Dios, que es inasequible a toda pasión, no obstante administra el mundo con su juicio. El príncipe, a imitación suya, en todos los asuntos confiados a su cuidado, luego de haber excluido todos los movimientos pasionales del ánimo, debe aplicar serenamente la razón y el juicio.
No hay ser más sublime que Dios. Asimismo dolió el príncipe andar lo más lejos posible de las bajísimas preocupaciones del vulgo y de la sordidez de cualquiera pasión.
Así como nadie ve a Dios que lo gobierna todo, empero lo siente, ayudado de su bondad, así también la patria no sienta la fuerza del príncipe sino uando reciba el beneficio de su bondad y de su sabiduría. En cambio, la fuerza del tirano jamás se experimenta sino con daño general.
El sol, cuando ha llegado a su mayor altura en el Zodíaco, retarda muchísimo su movimiento.

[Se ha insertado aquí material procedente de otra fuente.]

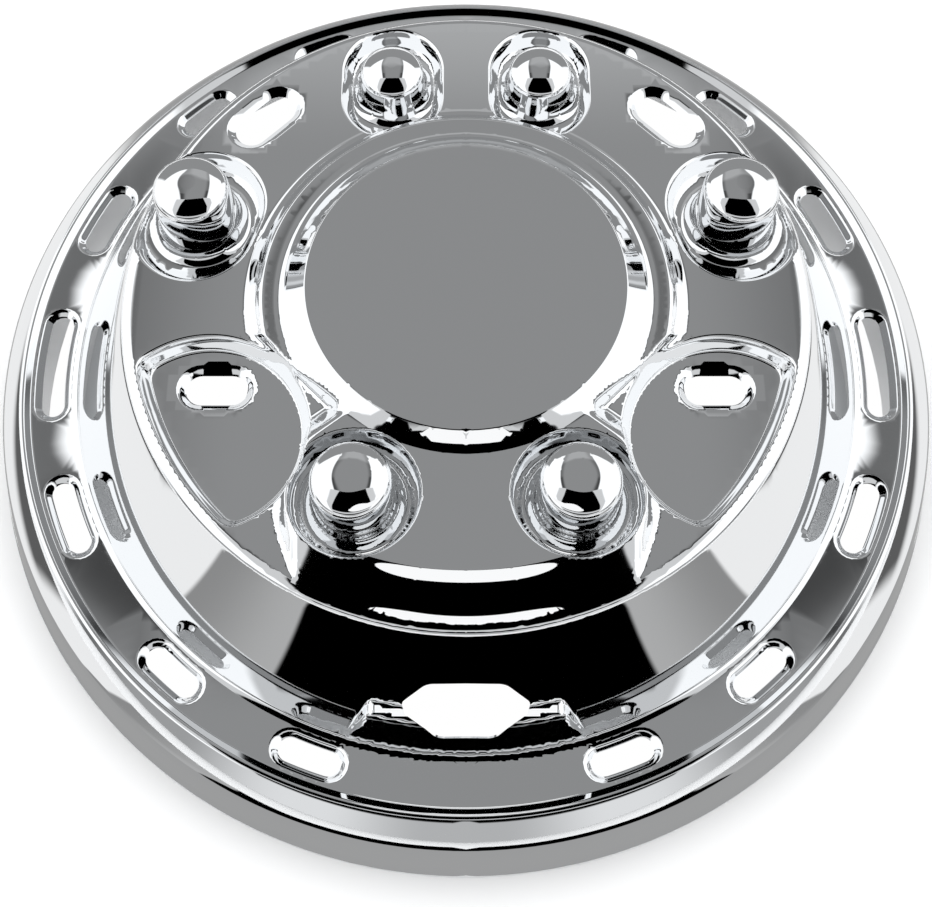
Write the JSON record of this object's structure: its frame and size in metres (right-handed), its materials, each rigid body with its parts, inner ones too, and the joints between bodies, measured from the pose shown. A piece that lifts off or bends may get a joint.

Así también, cuanto más arriba te hubiere encaramado la fortuna, es menester que tu ánimo sea más manso y menos altanero. La verdadera grandeza y elevación de ánimo debe consistir, no en que no puedas sufrir ultraje alguno, no en que no soportes que otro tenga reino más vasto, sirio en que desdeñes no admitir cosa indigna de príncipe. Siendo así que toda servidumbre es mísera y fea, feísimo y misérrimo linaje de servidumbre es ser esclavo de vicios y de sucios apetitos.
¿Qué cosa hay más torpe y más abyecta que el hecho de que sea esclavo de la lujuria, de la ira, de la avaricia, de la ambición y de otros insolentísimos tiranos de esa laya, aquel que recaba para sí el mando sobre hombres libres?
¡Cuán absurdo resulta, como consta que lo fue entre paganos, que hayan existido príncipes que prefieran darse muerte a apuntalar su gobierno con derramamiento de sangre y que antepusieran el bien de la república a su propia vida; y que el príncipe cristiano, con tan grave daño de la república, se rinda a la servidumbre de los placeres y de los afectos desordenados!